Ce livre de Malika Oufkir révèle la réalité d’un régime politique d’un autre âge qui de plus, dans le cas du Maroc, investit son titulaire du titre de « commandeur des croyants » dont on ne sait pas exactement ce qu’il recouvre sinon de donner un aspect religieux au pouvoir absolu du roi du Maroc. Déjà proche de la famille royale, habituée du Palais et de ses mondanités monarchique, la famille Oufkir s’est fait notifier la décision du roi d’adopter leur fille aînée, Malika, car celle-ci distrait sa propre fille. Malika a 5 ou 6 ans, la décision est exécutoire pour le soir même et c’est un déchirement pour cette gamine qui verra beaucoup moins sa famille et va vivre une dizaine d’année dans le cocon monarchique aux pratiques moyenâgeuses : bataillons d’esclaves (de vrais esclaves dont la vie entière est dédiée au roi), de domestiques, harem renouvelé régulièrement (le roi pioche dans sa « réserve » mais a une femme officielle), fêtes fastueuses, résidences de luxe dans le monde entier, valse des courtisans, shopping organisé sur un coup de tête à Paris ou à Londres, large famille entretenue luxueusement à ne rien faire, etc. etc. On était dans les années 1970 mais il n’est pas bien sûr que les choses aient fondamentalement changé aujourd’hui. Peut-être quand même les esclaves sont maintenant qualifiés de serviteurs ?

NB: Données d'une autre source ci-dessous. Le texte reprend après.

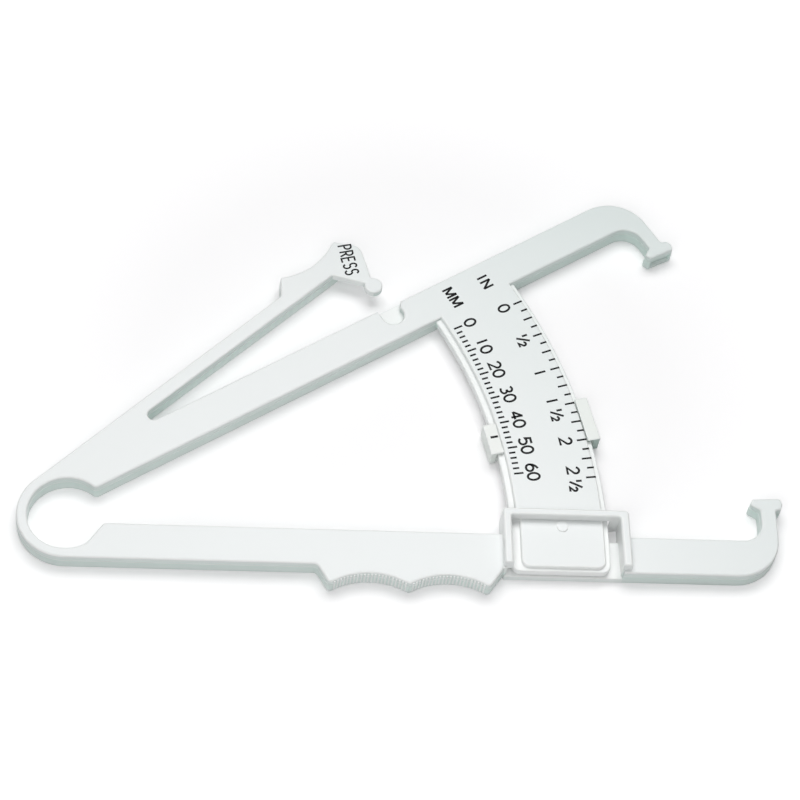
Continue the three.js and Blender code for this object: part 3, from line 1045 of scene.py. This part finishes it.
@dataclass
class UpperHalf:
    """Upper arm with its jaw and socket, the scale plate and the lever's root."""

    finishes: Finishes
    scale: ScaleSizes = field(default_factory=ScaleSizes)
    socket_x: float = 89.373
    socket_y: float = 58.261
    socket_radius: float = 2.55
    throat: float = 2.3
    mouth_lap: float = 0.3
    mouth_slope: Point = (1.25, 2.2)
    mouth_flare: float = 0.35
    entry: float = 24.66
    slit_radius: float = 1.29
    parting: float = 3.05
    mark_x: float = 126.3
    mark_y: float = 3.1
    mark_radius: float = 1.3
    mark_profile: tuple[Point, ...] = ((0.02, -0.04), (0.0, 0.2), (-0.14, 0.25), (-0.4, 0.25))
    jaw: Jaw = field(default_factory=lambda: Jaw(162.0, 3.9, -5.05, 172.92, 10.86, 4.35))

    def plate_edge(self) -> Outline:
        """Edge of the printed face, from the upper arm's inner edge round the tail and back.

        Returns:
            The run of corners.
        """
        scale = self.scale
        inner, outer = scale.face_inner - S.ledge, scale.face_outer + S.ledge
        tail_x, tail_end = scale.tail_x - S.ledge, scale.tail_face_end - S.ledge
        start, end = (meets(radius, S.upper_inner, S.open_angle) for radius in (inner, outer))
        tail = meets(inner, scale.tail_top + scale.tail_slope[0])
        return [
            *arc(0.0, 0.0, inner, start, tail, scale.step),
            Corner(tail_x, scale.tail_top + scale.tail_slope[1]),
            Corner(tail_x, tail_end, scale.tail_radius),
            Corner(outer, tail_end, scale.tail_radius),
            *arc(0.0, 0.0, outer, meets(outer, scale.face_turn), end, scale.step),
        ]

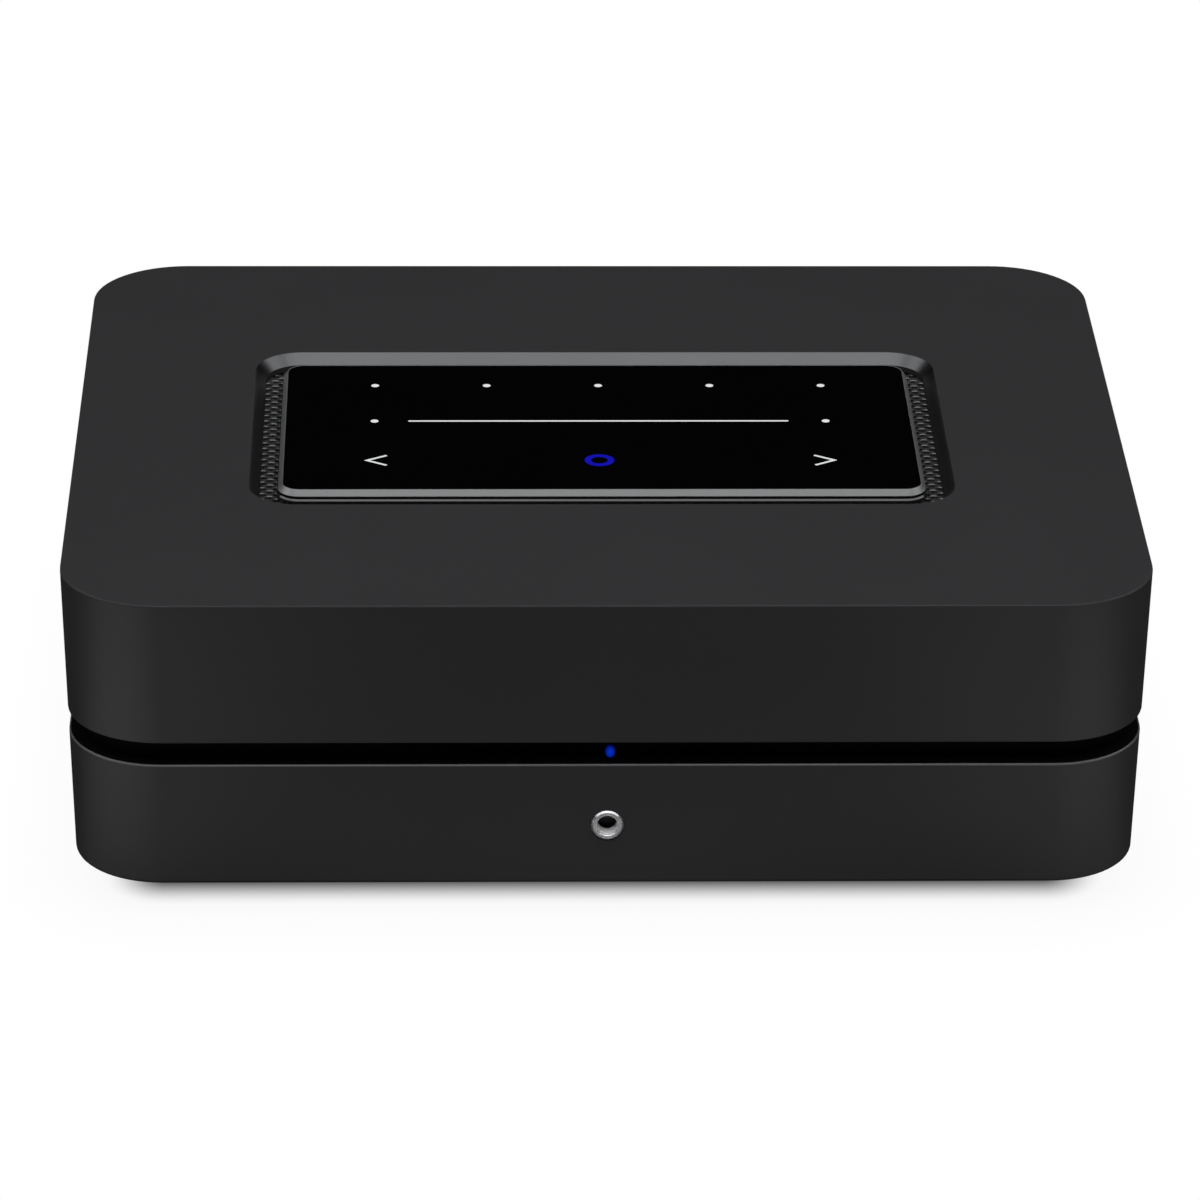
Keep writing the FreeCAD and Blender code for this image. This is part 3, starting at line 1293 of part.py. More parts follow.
def internal_leads():
    """Supply leads between the boards, the headphone lead and the two antenna leads."""
    y = BOARD_FRONT + 40.0
    x = BOARD_GAP / 2 + 5.0
    z = Z_BOARD_TOP
    top = z + SUPPLY_RISE
    supply = [(-x, y, z), (-x, y, top), (x, y, top), (x, y, z)]
    x = POWER_X + 18.0
    y = MAIN_FRONT - 9.0
    top = Z_MAIN_TOP + SUPPLY_RISE
    riser = [(x, y, z), (x, y, top), (x, y + 20, top), (x, y + 20, Z_MAIN_TOP)]
    y = MAIN_FRONT + 13.0
    phones = [
        (5.0, BOARD_PLANE, PHONES_Z + PHONES_LEAD_RISE),
        (5.0, BOARD_PLANE + 14, PHONES_Z + PHONES_LEAD_RISE),
        (3.0, MAIN_FRONT - 26, Z_MAIN_TOP + PHONES_LEAD_RISE),
        (3.0, y, Z_MAIN_TOP + PHONES_LEAD_RISE + 2), (3.0, y, Z_MAIN_TOP),
    ]
    shapes = [lead(supply), lead(riser), lead(phones)]
    wall_x = CASE_W / 2 - WALL - case_lean(ANTENNA_Z) - ANTENNA[2] - 0.9
    z = Z_MAIN_TOP + RADIO[2]
    top = z + ANTENNA_LEAD_RISE
    for side in (-1, 1):
        near = RADIO_X + side * 7.0
        route = [
            (near, RADIO_Y, z), (near, RADIO_Y, top), (near, RADIO_Y - 10, top),
            (side * 80, RADIO_Y - 10, top), (side * wall_x, ANTENNA_Y + 30, top),
            (side * wall_x, ANTENNA_Y + 8, ANTENNA_Z),
        ]
        shapes.append(lead(route, THIN_LEAD_R))
    return shapes


# Places that depend on the pieces above
PHONES_Z = Z_BASE + PHONES_RISE
FRONT_INNER = FRONT_EDGE + case_lean(PHONES_Z) + WALL
PHONES_SEAT = FRONT_EDGE + case_lean(PHONES_Z) + PHONES_SINK
BOARD_PLANE = FRONT_INNER + FRONT_BOARD_SETBACK
FRONT_SCREW_Z = Z_FLOOR + FRONT_SCREW_RISE
JACK_Z = Z_MAIN_TOP + JACK_H / 2
PHONO_Z = Z_MAIN_TOP + PHONO_RISE
POWER_X = -(BOARD_SIDE + BOARD_GAP / 2) / 2
AMP_X = -POWER_X
SINK_HALF_W = (BOARD_SIDE - BOARD_GAP / 2) / 2 - SINK_MARGIN
SINK_Y = (BOARD_FRONT + MAIN_FRONT) / 2 + SINK_SHIFT
CAN_X = -20.0
CAN_Y = MAIN_FRONT + 34.0
RADIO_X = 46.0
RADIO_Y = MAIN_FRONT + 26.0
RIBBON_X = -14.0
RIBBON_TOP_Y = PANEL_Y + 14.0
RIBBON_FOOT_Y = MAIN_FRONT + 10.0
ANTENNA_Y = CASE_Y - 34.0
ANTENNA_Z = Z_MAIN_TOP + 12.0


def all_nodes():
    """Every sub-part of the amplifier by name."""
    nodes = {
        "upper_shell": upper_shell(),
        "lower_shell": lower_shell(),
        "waist_band": waist_band(),
        "status_light_pipe": status_light_pipe(),
        "vent_grille": vent_grille(),
        "panel_carrier": panel_carrier(),
        "panel_bezel": panel_bezel(),
        "panel_glass": panel_glass(),
        "touch_legends": legend_shapes(Z_TOP - LEGEND_T, Z_TOP),
        "play_ring_legend": play_ring(Z_TOP - LEGEND_T, Z_TOP),
        "light_guide": light_guide(),
        "touch_board": touch_board(),
        "panel_screws": panel_screws(),
        "panel_ribbon": panel_ribbon(),
        "base_plate": base_plate(),
        "base_screws": base_screws(),
        "rubber_feet": rubber_feet(),
        "case_screws": case_screws(),
        "rear_panel": rear_panel(),
        "rear_panel_screws": rear_panel_screws(),
        "headphone_jack": headphone_jack(),
        "headphone_ring": headphone_ring(),
        "front_board": front_board(),
        "mains_inlet": mains_inlet(),
        "mains_pins": mains_pins(),
        "post_bases": post_bases(),
        "post_studs": post_studs(),
        "post_nuts": post_nuts(),
        "lan_socket": lan_socket(),
        "usb_socket": sheet_socket(SOCKET_XS[1], USB_W, USB_H, USB_L),
        "hdmi_socket": sheet_socket(SOCKET_XS[2], HDMI_W, HDMI_H, HDMI_L),
        "socket_tongues": socket_tongues(),
        "combo_input_socket": mini_jack(SOCKET_XS[3], JACK_Z, REAR_INNER, SOCKET_END, 1),
        "subwoofer_socket": subwoofer_socket(),
        "subwoofer_insulator": subwoofer_insulator(),
        "infrared_socket": mini_jack(SOCKET_XS[5], JACK_Z, REAR_INNER, SOCKET_END, 1),
        "power_board": power_board(),
        "power_transformer": power_transformer(),
        "bulk_capacitors": bulk_capacitors(),
        "filter_choke": filter_choke(),
        "amp_board": amp_board(),
        "amp_chips": amp_chips(),
        "amp_heatsink": amp_heatsink(),
        "output_inductors": output_inductors(),
        "main_board": main_board(),
        "shield_can": shield_can(),
        "wireless_module": wireless_module(),
        "antennas": antennas(),
        "board_spacers": board_spacers(),
        "board_screws": board_screws(),
        "internal_leads": internal_leads(),
    }
    for i, x in enumerate(POST_XS, 1):
        nodes["speaker_cap_%d" % i] = speaker_cap(x)
        nodes["clamp_washer_%d" % i] = clamp_washer(x)
    return nodes


def main():
    """Writes one STEP file for each node."""
    os.makedirs("parts", exist_ok=True)
    for name, shape in all_nodes().items():
        if isinstance(shape, list):
            shape = Part.makeCompound(shape)
        shape.exportStep(os.path.join("parts", name + ".step"))


main()
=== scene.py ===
"""The looks of a compact streaming amplifier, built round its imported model.

X is to the right, Y to the back and Z up, in metres. Every new surface is worked out
with numpy: most are a profile carried round a rounded rectangle or a circle.
"""
import json
import math

import bmesh
import bpy
import numpy as np
from mathutils import Matrix, Vector


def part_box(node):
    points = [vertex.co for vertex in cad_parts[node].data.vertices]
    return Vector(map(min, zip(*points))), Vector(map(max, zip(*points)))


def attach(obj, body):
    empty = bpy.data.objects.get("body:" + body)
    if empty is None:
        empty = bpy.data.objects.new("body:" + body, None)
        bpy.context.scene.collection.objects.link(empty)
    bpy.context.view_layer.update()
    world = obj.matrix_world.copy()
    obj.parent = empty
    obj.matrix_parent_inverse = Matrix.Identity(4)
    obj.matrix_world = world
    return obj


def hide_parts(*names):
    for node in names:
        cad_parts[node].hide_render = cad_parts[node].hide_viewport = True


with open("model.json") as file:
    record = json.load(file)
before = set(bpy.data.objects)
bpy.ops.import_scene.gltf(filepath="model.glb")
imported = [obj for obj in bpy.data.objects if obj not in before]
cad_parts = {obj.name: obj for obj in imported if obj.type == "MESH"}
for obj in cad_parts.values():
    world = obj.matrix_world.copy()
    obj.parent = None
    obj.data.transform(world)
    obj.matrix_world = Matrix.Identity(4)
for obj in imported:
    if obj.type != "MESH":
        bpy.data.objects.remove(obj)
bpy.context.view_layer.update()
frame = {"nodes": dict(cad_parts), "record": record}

bl_info = {
    "name": "Streaming amplifier",
    "version": (1, 0, 0),
    "blender": (4, 5, 0),
    "location": "3D View > Sidebar > Amplifier",
    "description": "Builds a compact streaming amplifier and its studio",
    "category": "Object",
}

MM = 0.001
NODES = frame["nodes"]
MAIN_BODY = "amplifier"
POSTS = range(1, 5)
RECORD_COLOURS = {row["slot"]: row["base_color"][:3] for row in frame["record"]["materials"]}
SLOT_OF = {row["node"]: row["material_slot"] for row in frame["record"]["subparts"]}

# Runs of faces along a quarter of a rounded corner, a circle, an easing and a vent cell.
ROUND_STEPS = 16
CIRCLE_STEPS = 64
EASE_STEPS = 5
CELL_STEPS = 12

SHARP_ANGLE = math.radians(32)
FLAT_ANGLE = math.radians(0.4)
MERGE_DISTANCE = 0.001 * MM

# How far in from its sides a cover's outline starts, and how far joined shapes overlap.
OUTLINE_REACH = 8 * MM
JOIN = 0.05 * MM

# A wave texture at scale 1 repeats each 0.314 units.
WAVE_LENGTH = 0.314

# Metres from the case to each lamp, and the height that the lamps face.
LAMP_DISTANCE = 1.5
AIM_HEIGHT = 0.04

# The strength of a glow that shows as white.
SEEN_WHITE = 1.0


def corners(node):
    """A CAD node's lowest and highest corners as arrays."""
    low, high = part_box(node)
    return np.array(low), np.array(high)


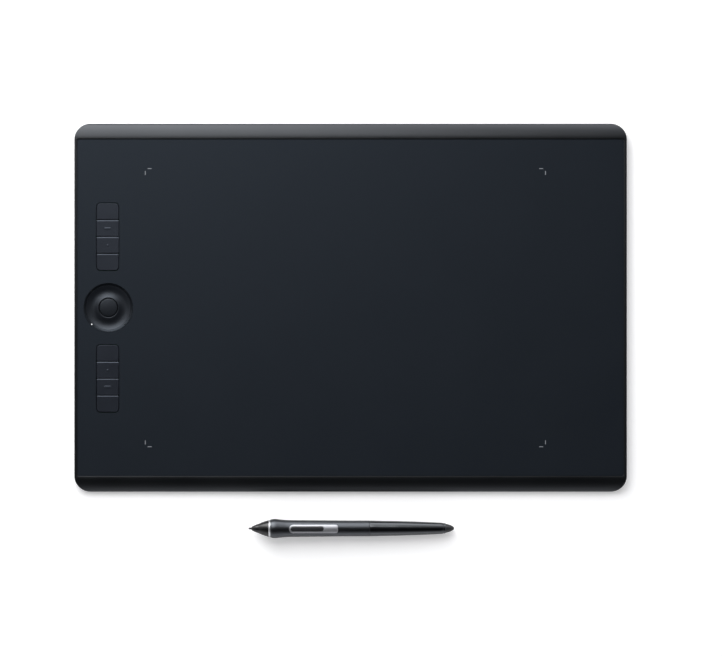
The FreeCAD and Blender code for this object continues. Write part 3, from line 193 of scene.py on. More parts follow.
POST_PLACES = ((-189, 84.6), (-189, -84.6), (-199.3, 25), (-178.7, -25), (-186.3, 93.5),
               (-173.5, 130.5))
POST_RADIUS, POST_FOOT, SCREW_BORE = 1.8, 4.2, 0.86
GRAIN_DEPTH, CLOUD_SHARE, PIT_SHARE = 0.00005, 0.6, 0.4


def make_moulded_grain():
    """Fine grain of a moulded or coated surface: cloudy shade, uneven gloss and tiny pits."""
    group = bpy.data.node_groups.new("moulded_grain", "ShaderNodeTree")
    for label, kind, value in (
            ("Dark", "NodeSocketColor", (0, 0, 0, 1)), ("Light", "NodeSocketColor", (1, 1, 1, 1)),
            ("Gloss Low", "NodeSocketFloat", 0.3), ("Gloss High", "NodeSocketFloat", 0.4),
            ("Cloud Scale", "NodeSocketFloat", 40.0), ("Pit Scale", "NodeSocketFloat", 2500.0)):
        socket = group.interface.new_socket(label, in_out="INPUT", socket_type=kind)
        socket.default_value = value
    for label, kind in (("Color", "NodeSocketColor"), ("Roughness", "NodeSocketFloat"),
                        ("Height", "NodeSocketFloat")):
        group.interface.new_socket(label, in_out="OUTPUT", socket_type=kind)
    given, result = group.nodes.new("NodeGroupInput").outputs, group.nodes.new("NodeGroupOutput")
    place = add_node(group, "ShaderNodeTexCoord").outputs["Object"]
    cloud = add_node(group, "ShaderNodeTexNoise",
                     {"Vector": place, "Scale": given["Cloud Scale"], "Detail": 3})
    pits = add_node(group, "ShaderNodeTexNoise",
                    {"Vector": place, "Scale": given["Pit Scale"], "Detail": 2})
    offset = add_node(group, "ShaderNodeMath", {0: pits.outputs["Fac"], 1: PIT_SHARE},
                      operation="MULTIPLY")
    both = add_node(group, "ShaderNodeMath",
                    {0: cloud.outputs["Fac"], 1: CLOUD_SHARE, 2: offset.outputs[0]},
                    operation="MULTIPLY_ADD").outputs[0]
    shade = add_node(group, "ShaderNodeMix",
                     {"Factor": both, "A": given["Dark"], "B": given["Light"]}, data_type="RGBA")
    gloss = add_node(group, "ShaderNodeMapRange",
                     {"Value": both, "From Min": 0.3, "From Max": 0.7,
                      "To Min": given["Gloss Low"], "To Max": given["Gloss High"]})
    group.links.new(shade.outputs["Result"], result.inputs["Color"])
    group.links.new(gloss.outputs["Result"], result.inputs["Roughness"])
    group.links.new(pits.outputs["Fac"], result.inputs["Height"])
    return group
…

Mais ce livre va surtout raconter les vingt années d’emprisonnement dans des conditions qui sont allées en empirant, probablement sur décision du roi. Après la mort du « félon » Mohamed Oufkir (suicide ou exécution), l’objectif était de faire disparaître la famille et le nom même des Oufkir. Sans doute l’idée d’exécuter toute cette famille a-t-elle effleuré Hassan II mais sans doute aussi recula-t-il devant les réactions internationales qui se seraient immanquablement produites. Les exiler 20 années au milieu du désert a finalement provoqué bien moins de récriminations…

Malika est la fille aînée, âgée d’une vingtaine d’années au début de l’exil, elle va prendre la tête de la famille, assurer l’éducation de ses frères et sœurs plus jeunes, écrire de multiples lettres au roi pour implorer sa clémence, essayer de rendre leurs conditions de détention les moins pénibles possibles, puis mener à bien un incroyable projet d’évasion qui lui permettra de rejoindre Rabat avec trois autres prisonniers Oufkir et alerter la presse internationale et certaines ambassades. Une fois leur évasion rendue publique le roi sera forcé de libérer toute la famille qui découvrira combien la simple mention du nom « Oufkir » terrorise la population marocaine, expliquant ainsi l’abandon dans lequel une bonne partie du pays a laissé cette famille. Hassan II les maintiendra encore cinq ans en résidence surveillée à Marrakech avant de leur rendre leurs passeports et les autoriser à quitter le Maroc.

Ce témoignage raconte aussi ce qu’est cette monarchie marocaine de droit divin : un régime inique et intraitable, mais efficace pour durer. Le statut du roi n’est quasiment jamais remis en cause et Malika elle-même, lorsqu’elle parle de son monarque, le fait avec respect. Ce pouvoir absolu ferait rêver n’importe quel dictateur de la planète à la merci des révolutions, fussent-elles de palais, mais au Maroc, le « commandeur des croyants » semble en place pour des siècles, et avec l’approbation de ses sujets, quelles que soient ses infâmies.